Live machten NICHTS eine durchaus gute Figur und die Band hatte sichtlich Spaß daran, im ausverkauften Club zu spielen. Auch wenn es – vermutlich ob der wenigen Spielpraxis – hier und da etwas holprig zuging, so hatte dies einen gewissen Charme, der die Punk-Attitüde der Düsseldorfer unterstrich. Frontfrau Sabine präsentierte sich dabei stimmlich wie optisch ähnlich wie ihre Vorgängerin. Bandleader Clauss sorgte für die Ansagen und die Stimmung wurde durch die mitreißenden Songs generiert, die besonders die älteren Gäste noch aus den Achtzigern im Ohr hatten.
Damals gehörten NICHTS neben EXTRABREIT und IDEAL zum Standardprogramm auf den mit viel Mühe zusammengestellten Mix-Tapes, die man in der Schule mit Freunden tauschte. Die Stimmung im Kellergewölbe war ausgelassen, Band und Publikum feierten gemeinsam eine Punk-Party, die zu den besten des Jahres gehörte. Geboten wurden etwa zu gleichen Teilen Tracks der Alben eins, zwei und vier. Das dritte Werk, an dem Clauss nicht beteiligt war, wurde aus verständlichen Gründen ignoriert. Die Setlist ließ kaum einen Wunsch offen, wobei ich gern noch das KFC-Überbleibsel „Scheisse“ gehört hätte, das aber nicht gespielt wurde.

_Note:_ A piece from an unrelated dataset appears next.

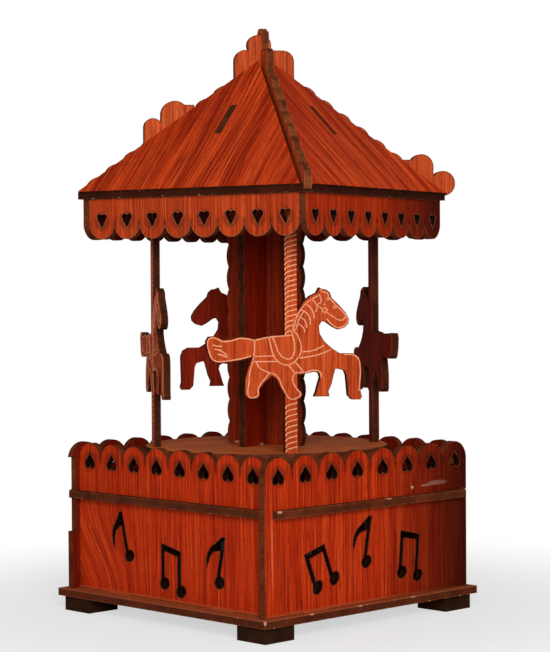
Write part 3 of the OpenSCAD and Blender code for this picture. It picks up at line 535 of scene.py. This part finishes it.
for number, side in enumerate(SIDES):
    to_the_right = side == "right"
    roof, valance = boards["roof_panel_" + side], boards["valance_" + side]
    # the right-hand roof panel is painted lighter: painted light.
    roof_tones = lighter(ROOF, 1.25 if to_the_right else 1.0)
    valance_tones = VALANCE_RED if to_the_right else VALANCE
    hanging = Tongues(valance, hanging=True)
    dress(roof.node, veneered(roof, roof_tones, BACK_FACE_SHADE, seed=30.0 + 5 * number, bands=1.0))
    dress(valance.node, veneered(valance, valance_tones, BACK_FACE_SHADE, seed=60.0 + 5 * number, bands=0.6,
                                 shade=far_end_painted_shade if to_the_right else None,
                                 inside=hanging.inside, extra=hanging.stain_and_foot_light))
for number, side in enumerate(HORSES):
    horse = boards["horse_" + side]
    dress(horse.node, veneered(horse, HORSE, HORSE_BACK_SHADE, seed=90.0 + 5 * number, bands=0.6,
                               fibreboard=BURNT_AND_SHADED_CORE))
for number, (node, tones) in enumerate({"column_board_a": COLUMN_LIT, "column_board_b": COLUMN_SHADED}.items()):
    dress(node, veneered(boards[node], tones, tones, seed=120.0 + 5 * number, fibreboard=BURNT_AND_SHADED_CORE))
for number, node in enumerate(("hip_board_a", "hip_board_b")):
    dress(node, veneered(boards[node], HIP, HIP, seed=140.0 + 5 * number, fibreboard=PALE_CORE))
print("finished", len(boards) - len(SIDES), "boards of the carousel")

# %% [markdown]
# ## Bare board
# The plates, trims, rafters and feet have no veneer. The feet are painted dark, as
# painted shade under the base plate. Handling rubs their corners, so the arrises are
# paler. A bevel node could pick them out, but it traces rays round every point. The
# mask here only asks how near a point lies to two faces of the piece at once. Here
# and there a chip of the finish is gone, and the top of the base plate is painted
# lighter than its edge, as painted light.

# %% Finishing the bare boards
BROWN = (paint(58, 23, 10), paint(88, 37, 16), paint(122, 66, 36))
# The feet are painted dark, as painted shade under the base plate.
FOOT_SHADE_BROWN = (paint(30, 14, 6), paint(50, 25, 12), paint(70, 38, 20))
PLATE_BROWN = (paint(36, 12, 4), paint(56, 20, 7), paint(84, 40, 18))
RAFTER_BROWN = (paint(54, 24, 10), paint(88, 42, 20), paint(104, 56, 30))
# LIT_TOP is painted light on the base plate's top face.
LIT_TOP, CHIPPED = paint(150, 72, 40), paint(184, 136, 100)
BOX_AXES = (RIGHT, UP.cross(RIGHT), UP)
CAROUSEL_AXES = (round_axis(0), round_axis(90), UP)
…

Unterm Strich bot der Gig eine nette Zeitreise in die Achtziger Jahre und die Erkenntnis, dass die Truppe damals verdammt geile Songs geschrieben hat. Die Stücke der ersten beiden Veröffentlichungen sind nahezu durchweg herausragend, das 2011er-Release ist solide, kann den Klassikern aber nicht das Wasser reichen. Doch das muss es auch nicht, denn NICHTS anno 2019 sind keine Band, die live spielt, um damit ihren Lebensunterhalt zu bestreiten oder musikalisch neue Akzente zu setzen. Die Musiker haben schlicht Spaß daran, die alten Lieder gelegentlich live zu präsentieren und – wie der ausverkaufte Club bewies – die Zuschauer ebenso. Über ein weiteres Album würde ich mich dennoch freuen, denn ich denke, dass Michael Clauss sein Pulver als Songwriter noch nicht verschossen hat, da geht noch was. Also: Bitte neue Platte aufnehmen, vernünftiges Merch produzieren (es gab lediglich ein Shirt, eine Live-CD und ein Feuerzeug – leider kein Vinyl) und 2020 nochmal an gleicher Stelle spielen!